Hunt was one of the early careful and critically enthusiastic readers, in manuscript, of John Rawls' now classic A Theory of Justice; but he had a special ambition for this masterwork which influenced many of his students: to extend its natural reach to the whole of the international sphere. He aspired for a theory of universal justice, envisioning a society which would encompass all persons in a moral community shorn of

artificial divisions, exclusive borders and sovereign territories. This intellectual seed -- one which has since grown into an important interdisciplinary and scholarly concern -- inspired Hunt to devise a new course of study exploring philosophically, the link between social and moral problems. Such was his well-known course in social and political ethics which he taught to many students for many years.

But his further ambition was to extend this deep interest into the larger sphere; he then devised, in 1970, a totally original course of study and exploration in international ethics -- a concept which seemed then, to many scholars, an oxymoron. Here Hunt, working literally from scratch, invented a course of study which was wholly original and path-breaking. It was only further reach for Hunt to become one of the founding professors for Colgate's future program in peace studies, a field he helped initiate and champion, with Professors Claire Young, Charles Naef and Ted Herman. This innovative program has since developed into a staple of our present curriculum. It represents, for many of us and our students, a genuine hope for the future of our world and the relations among nations: a vision of a rational, peaceful and moral world inspired by the highest ideals of human thought. It was also the generating passion of Hunt's professional as well as personal life; a life filled with an intense commitment for helping create a better world. Indeed, Hunt devoted much of his lifetime earnings to support those causes he believed consistent with this aspiration.

Hunt will be remembered best, however, by most Colgate alums, as their demanding yet meticulously fair instructor in the mandatory first-year core course in philosophy and religion. This is the required common course which remains, in the memory of many former students, as their most traumatic introduction to the future rigors and challenges of Colgate academic life -- an experience, for many, yet indelibly fixed in their minds.
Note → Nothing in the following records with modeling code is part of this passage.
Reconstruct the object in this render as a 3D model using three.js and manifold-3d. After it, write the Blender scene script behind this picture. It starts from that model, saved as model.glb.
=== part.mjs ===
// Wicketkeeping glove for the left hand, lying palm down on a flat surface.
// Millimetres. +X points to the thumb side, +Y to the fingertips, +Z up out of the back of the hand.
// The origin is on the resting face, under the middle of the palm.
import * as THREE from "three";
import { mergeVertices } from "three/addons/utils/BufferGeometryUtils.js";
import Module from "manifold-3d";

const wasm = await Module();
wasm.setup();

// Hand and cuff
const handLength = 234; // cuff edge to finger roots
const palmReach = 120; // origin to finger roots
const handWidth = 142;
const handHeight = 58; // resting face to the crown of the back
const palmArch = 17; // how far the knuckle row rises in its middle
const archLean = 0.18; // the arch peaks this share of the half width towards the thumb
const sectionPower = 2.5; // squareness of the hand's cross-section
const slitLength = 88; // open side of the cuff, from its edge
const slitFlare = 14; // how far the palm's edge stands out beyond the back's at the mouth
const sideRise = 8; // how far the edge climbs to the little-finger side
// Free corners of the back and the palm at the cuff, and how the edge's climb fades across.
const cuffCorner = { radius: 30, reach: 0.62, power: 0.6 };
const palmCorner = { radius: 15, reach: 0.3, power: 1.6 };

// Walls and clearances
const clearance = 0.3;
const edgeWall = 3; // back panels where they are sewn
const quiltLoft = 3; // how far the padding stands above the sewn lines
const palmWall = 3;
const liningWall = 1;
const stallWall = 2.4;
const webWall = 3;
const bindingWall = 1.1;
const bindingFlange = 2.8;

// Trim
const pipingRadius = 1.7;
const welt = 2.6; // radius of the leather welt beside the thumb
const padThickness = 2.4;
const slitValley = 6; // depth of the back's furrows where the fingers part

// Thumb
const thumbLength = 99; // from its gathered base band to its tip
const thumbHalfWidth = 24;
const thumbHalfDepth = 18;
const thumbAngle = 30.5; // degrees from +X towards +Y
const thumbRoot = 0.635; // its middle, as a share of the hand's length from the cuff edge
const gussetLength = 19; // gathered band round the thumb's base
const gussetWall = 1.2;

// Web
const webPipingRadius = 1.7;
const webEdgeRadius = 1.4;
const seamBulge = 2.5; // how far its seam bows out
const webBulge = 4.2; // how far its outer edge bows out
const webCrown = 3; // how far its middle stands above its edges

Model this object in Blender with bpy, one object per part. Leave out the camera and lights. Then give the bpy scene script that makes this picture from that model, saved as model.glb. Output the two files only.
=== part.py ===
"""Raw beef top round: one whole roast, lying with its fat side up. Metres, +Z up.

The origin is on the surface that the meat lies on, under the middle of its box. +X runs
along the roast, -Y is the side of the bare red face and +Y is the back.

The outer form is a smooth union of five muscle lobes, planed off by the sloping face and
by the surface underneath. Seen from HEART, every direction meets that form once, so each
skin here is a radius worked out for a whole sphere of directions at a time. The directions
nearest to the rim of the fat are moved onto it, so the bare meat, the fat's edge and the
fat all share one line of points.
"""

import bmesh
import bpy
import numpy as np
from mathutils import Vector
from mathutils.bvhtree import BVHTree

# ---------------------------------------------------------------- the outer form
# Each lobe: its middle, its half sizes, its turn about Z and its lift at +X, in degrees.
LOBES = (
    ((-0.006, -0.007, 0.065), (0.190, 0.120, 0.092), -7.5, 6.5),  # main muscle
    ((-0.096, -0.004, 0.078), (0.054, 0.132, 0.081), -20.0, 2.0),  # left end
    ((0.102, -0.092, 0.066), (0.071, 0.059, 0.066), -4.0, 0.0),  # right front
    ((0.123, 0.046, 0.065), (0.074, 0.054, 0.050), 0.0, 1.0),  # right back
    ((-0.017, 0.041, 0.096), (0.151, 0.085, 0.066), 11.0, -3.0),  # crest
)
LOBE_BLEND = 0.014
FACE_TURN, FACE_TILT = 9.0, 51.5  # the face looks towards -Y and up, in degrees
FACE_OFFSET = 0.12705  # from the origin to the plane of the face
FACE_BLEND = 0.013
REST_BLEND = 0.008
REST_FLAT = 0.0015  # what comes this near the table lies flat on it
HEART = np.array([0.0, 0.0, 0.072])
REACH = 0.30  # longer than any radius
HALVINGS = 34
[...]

Here Hunt's ever-present smile, his meticulous determination and high standards, his intellectual aspirations, his exacting reading and correcting of all written work, his great demands on himself as a careful teacher, and on his students as capable scholars, and his abiding courtesy and respect for their developing potential as moral agents and persons, will remain, for those who knew him, a continuing presence in their minds and dispositions.

There is hardly a more lasting tribute which a teacher can expect or deserve.